Both Miles and Dean recognized a defendant's constitutional right to be present at all stages of the criminal proceeding, under Article I, Section 13 of the Indiana Constitution and that reversible error would be presumed from his absence. Deming, focused more upon the nature of the communication to the jury and the effect it might have had upon fair deliberation, rather than upon a defendant's absolute right to be present when the communication took place. In Deming, the court answered the jury's question concerning the defendant's chance for parole. In the case before us, the defendant does not assert that the substance of the court's communication to the jury was improper. Rather, he relies upon the error as being per se reversible.

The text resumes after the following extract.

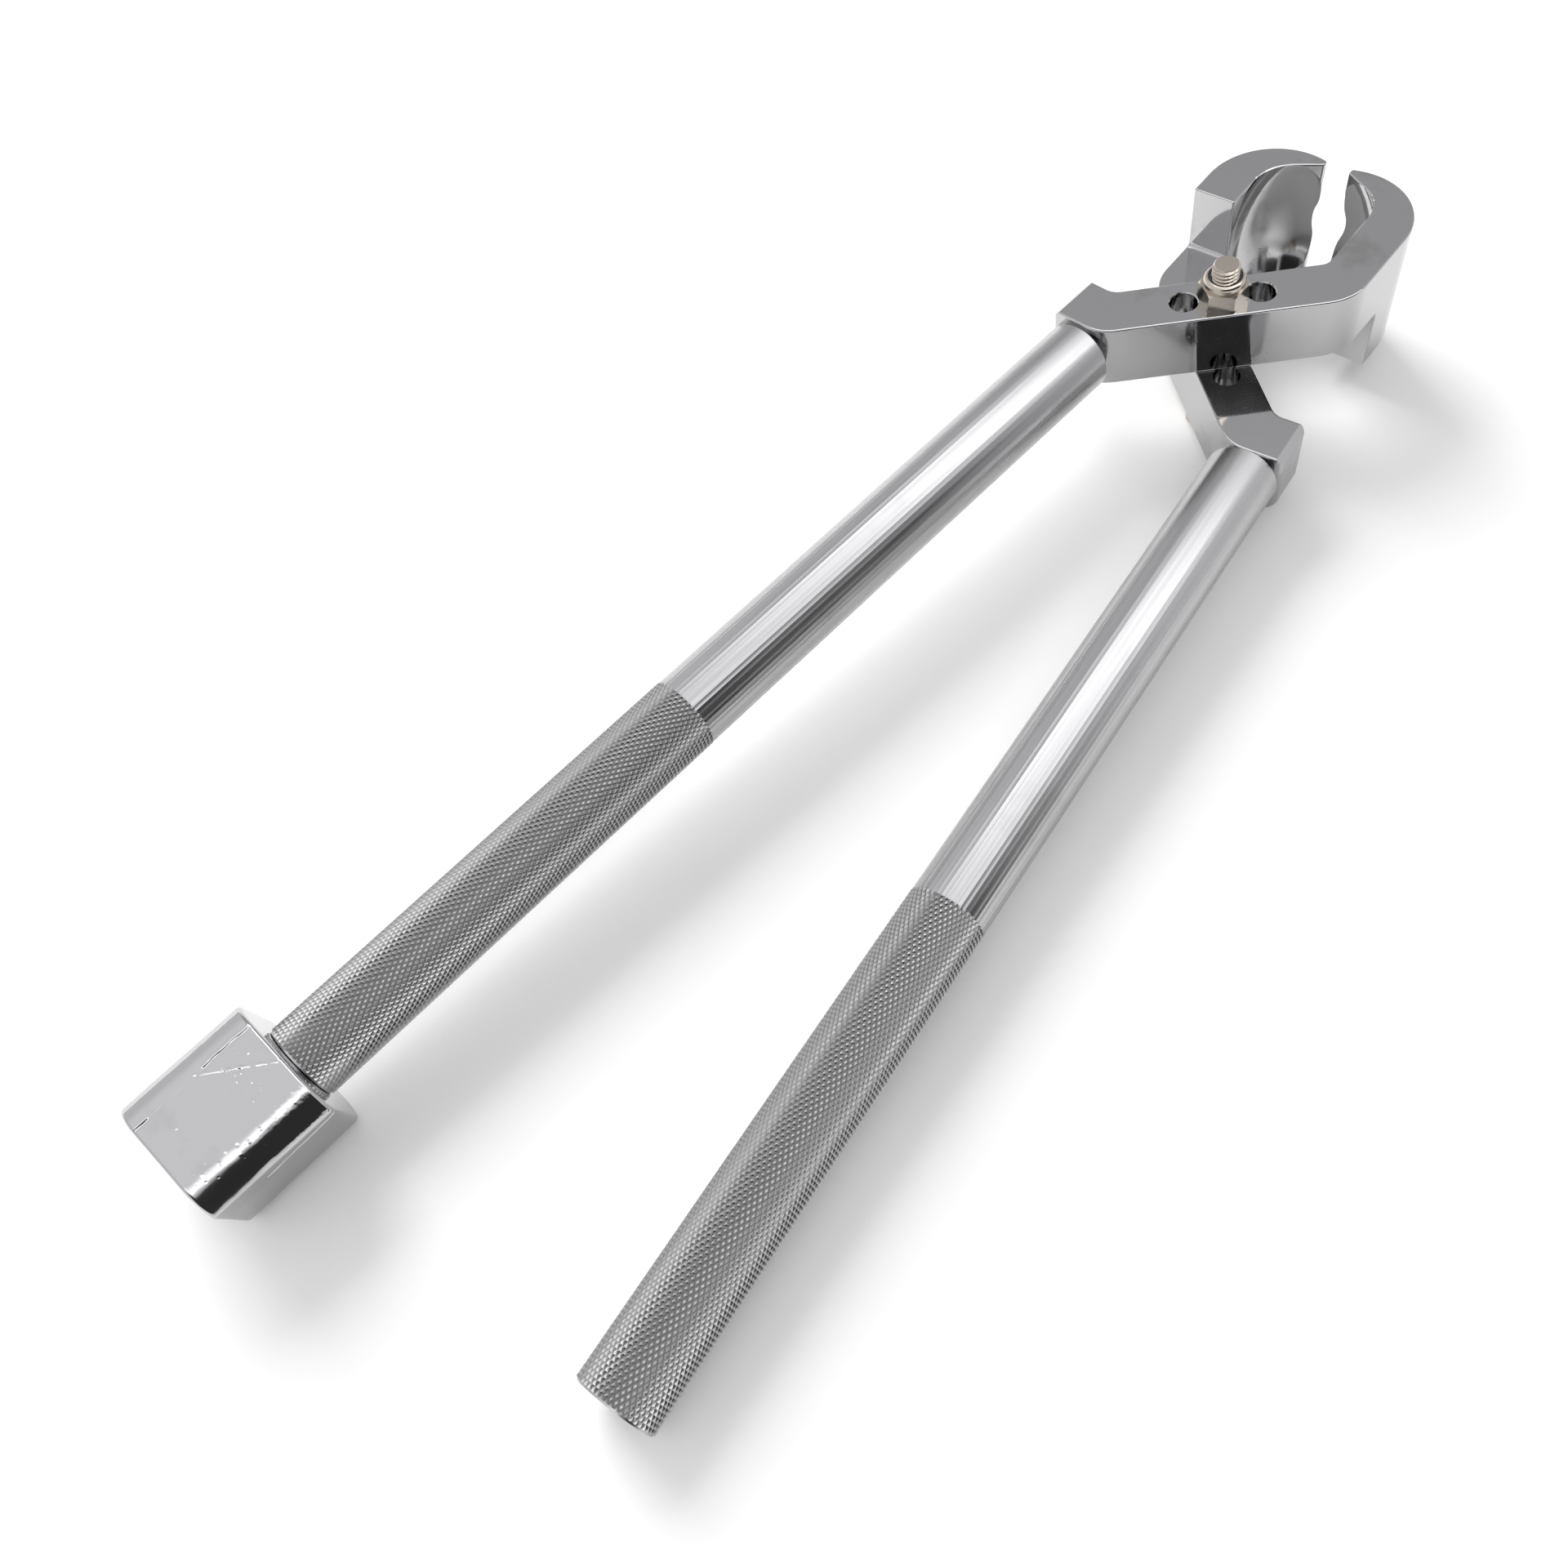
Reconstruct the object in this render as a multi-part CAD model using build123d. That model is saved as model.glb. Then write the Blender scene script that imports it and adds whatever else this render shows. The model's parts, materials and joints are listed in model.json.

In Harris v. State, (1967) 249 Ind. 681, 231 N.E.2d 800, Dean v. State, supra, was expressly overruled insofar that it held communications to the jury in the defendant's absence to be per se reversible error. We there held that the inference of prejudice arising from the deprivation of a defendant's constitutional right to be present at all stages of his trial could be rebutted and the error held to be harmless. Defendant has alluded to the apparent difficulty the jury was having with the credibility question, as indicated by the interrogatory, as having some particular significance in the determination of this issue. However, he has not disclosed to us how the judge's response could have conceivably borne upon the issue. It is difficult to imagine a more innocuous response, and we have no hesitancy in saying that the communication was harmless, beyond a reasonable doubt.

We find no reversible error, and the judgment of the trial court is affirmed.

GIVAN, C.J., and DeBRULER, HUNTER and PIVARNIK, JJ., concur.